Comelli ci racconta di Eurelco, il consorzio europeo per lo sfruttamento minerario delle discariche ‘landfill mining'(vedi www.eurelco.orgo ed anche www.eurekomilano.it). Ecco alcuni dati: le quasi 500.000 discariche che si trovano in Europa sono nate quasi tutte prima della direttiva del 1999 e al 90 per cento non rispettano i criteri di protezione ambientale indicati. Forti rischi di emissioni inquinanti e di infiltrazioni nelle falde d’acqua. Il coordinatore del consorzio è Peter Jones dell’Univeristà di Lovanio, con l’aiuto del professor Raffaello Cossu dell’Univerità di Padova. Questi stimano che per la messa a norma delle discariche più pericolose siano necessari circa mille miliardi di euro. Tra l’altro l’Italia ha pagato a Bruxelles già 230 milioni per multe a seguito di procedure per infrazioni.

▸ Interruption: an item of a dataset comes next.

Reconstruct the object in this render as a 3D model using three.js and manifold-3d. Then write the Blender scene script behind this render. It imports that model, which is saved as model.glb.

Scrive Jones:” Trasformare le discariche in miniere potrebbe far risparmiare all’Europa quanto necessario per le bonifiche ambientali, oltre a farci guadagnare una nuova preziosa fonte di approvvigionamento di materiali”. L’ampliamento del Polo Tecnologico di Scapigliato ha tuttavia già suscitato critiche di parte dei cittadini di Rosignano Marittimo, che si sono costituiti in comitato e hanno incontrato in un’assemblea pubblica i dirigenti della società che gestisce l’impianto, chiedendo assicurazioni sulla salvaguardia della salute degli abitanti e sul mantenimento dell’integrità ambientale.
Ruggero Morelli
Caro Morelli
Il tema che solleva va sottolineato. La produzione e il consumo erano un tempo pensati come disposti su una linea diritta che andava dall’input all’output e che nel percorso generava “esternalità ambientali negative” delle quali altri si sarebbero dovuti sobbarcare l’onere: oggi sono internalizzate nel sistema produttivo e ne modificano il progetto imponendo di ripensare tutto in chiave di sostenibilità. E non come aggravio di costi ma come ulteriore generatore di valore. L’economia industriale si è adeguata alla nuova consapevolezza ambientale e la cultura della sostenibilità ha creato ricchezza. I vincoli si sono trasformati in opportunità, in un’ottica orientata al lungo termine. Ebbene: si può prendere l’esempio del salto culturale che è avvenuto nella relazione tra produzione e ambiente – ancora peraltro incompleto – per ridefinire alcuni problemi tipici di sistemi che un tempo erano considerati lineari e oggi sono intesi come sistemi complessi: lo sviluppo territoriale, per esempio, oppure le tecnologie abilitanti per gli ecosistemi dell’innovazione o, persino, l’informatica per la pubblica amministrazione, per la quale il concetto di “riuso” è entrato nel lessico progettuale quotidiano, in attesa di diventare anche pratica normale.